>>>>

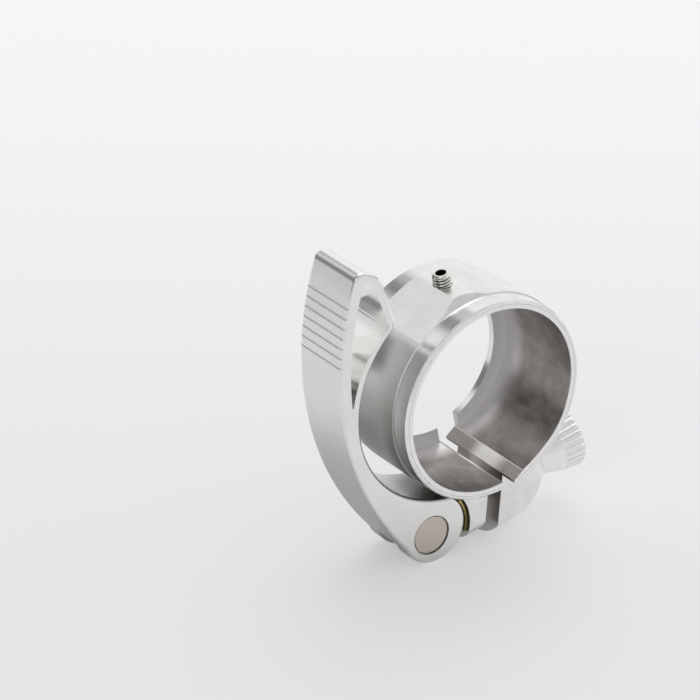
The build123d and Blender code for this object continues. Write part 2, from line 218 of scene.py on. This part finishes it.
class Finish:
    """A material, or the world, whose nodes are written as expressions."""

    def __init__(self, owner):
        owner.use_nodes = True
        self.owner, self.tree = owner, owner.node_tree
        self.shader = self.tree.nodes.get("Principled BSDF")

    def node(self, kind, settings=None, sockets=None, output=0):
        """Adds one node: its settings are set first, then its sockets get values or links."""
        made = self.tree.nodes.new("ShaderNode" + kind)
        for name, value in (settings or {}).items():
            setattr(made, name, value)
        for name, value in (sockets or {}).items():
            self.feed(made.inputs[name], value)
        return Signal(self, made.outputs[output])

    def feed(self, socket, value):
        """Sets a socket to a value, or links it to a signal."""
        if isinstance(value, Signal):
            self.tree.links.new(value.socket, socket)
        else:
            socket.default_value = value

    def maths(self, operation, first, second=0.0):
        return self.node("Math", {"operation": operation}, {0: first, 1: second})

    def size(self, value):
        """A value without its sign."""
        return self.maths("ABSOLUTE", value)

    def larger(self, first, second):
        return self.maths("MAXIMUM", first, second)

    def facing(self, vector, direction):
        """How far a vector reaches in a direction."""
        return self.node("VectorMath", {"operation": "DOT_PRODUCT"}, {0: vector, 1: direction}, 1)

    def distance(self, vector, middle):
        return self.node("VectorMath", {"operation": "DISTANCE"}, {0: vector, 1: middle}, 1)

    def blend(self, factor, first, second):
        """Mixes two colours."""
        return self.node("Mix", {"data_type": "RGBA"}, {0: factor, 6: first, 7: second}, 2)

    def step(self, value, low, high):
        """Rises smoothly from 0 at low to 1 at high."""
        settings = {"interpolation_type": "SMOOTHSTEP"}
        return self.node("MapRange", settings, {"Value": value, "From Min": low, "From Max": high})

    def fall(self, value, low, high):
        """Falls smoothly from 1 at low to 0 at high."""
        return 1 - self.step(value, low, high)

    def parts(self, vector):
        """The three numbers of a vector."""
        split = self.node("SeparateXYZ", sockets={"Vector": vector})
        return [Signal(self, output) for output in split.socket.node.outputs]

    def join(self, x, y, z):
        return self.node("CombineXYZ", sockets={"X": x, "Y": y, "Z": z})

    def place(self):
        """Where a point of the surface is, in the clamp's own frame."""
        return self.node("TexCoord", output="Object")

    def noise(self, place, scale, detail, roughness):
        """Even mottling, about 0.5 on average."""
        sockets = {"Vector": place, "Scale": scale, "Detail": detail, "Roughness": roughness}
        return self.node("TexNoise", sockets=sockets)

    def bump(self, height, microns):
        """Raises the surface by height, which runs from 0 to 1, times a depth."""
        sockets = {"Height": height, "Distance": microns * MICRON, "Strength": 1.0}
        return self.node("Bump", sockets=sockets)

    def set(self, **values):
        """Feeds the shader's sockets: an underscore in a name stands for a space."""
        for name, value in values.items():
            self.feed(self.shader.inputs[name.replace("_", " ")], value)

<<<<

### [PROBLEM STATEMENT]
Only the lines from the opening of the material through the line with "return Signal(self, made.outputs[output])" should be echoed, exactly as written.

### [WRITTEN REPLY]
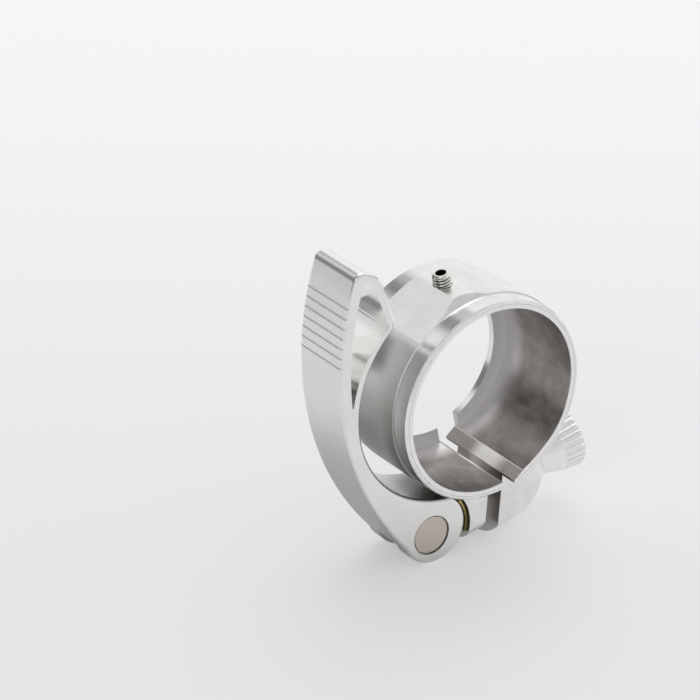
The build123d and Blender code for this object continues. Write part 2, from line 218 of scene.py on. This part finishes it.
class Finish:
    """A material, or the world, whose nodes are written as expressions."""

    def __init__(self, owner):
        owner.use_nodes = True
        self.owner, self.tree = owner, owner.node_tree
        self.shader = self.tree.nodes.get("Principled BSDF")

    def node(self, kind, settings=None, sockets=None, output=0):
        """Adds one node: its settings are set first, then its sockets get values or links."""
        made = self.tree.nodes.new("ShaderNode" + kind)
        for name, value in (settings or {}).items():
            setattr(made, name, value)
        for name, value in (sockets or {}).items():
            self.feed(made.inputs[name], value)
        return Signal(self, made.outputs[output])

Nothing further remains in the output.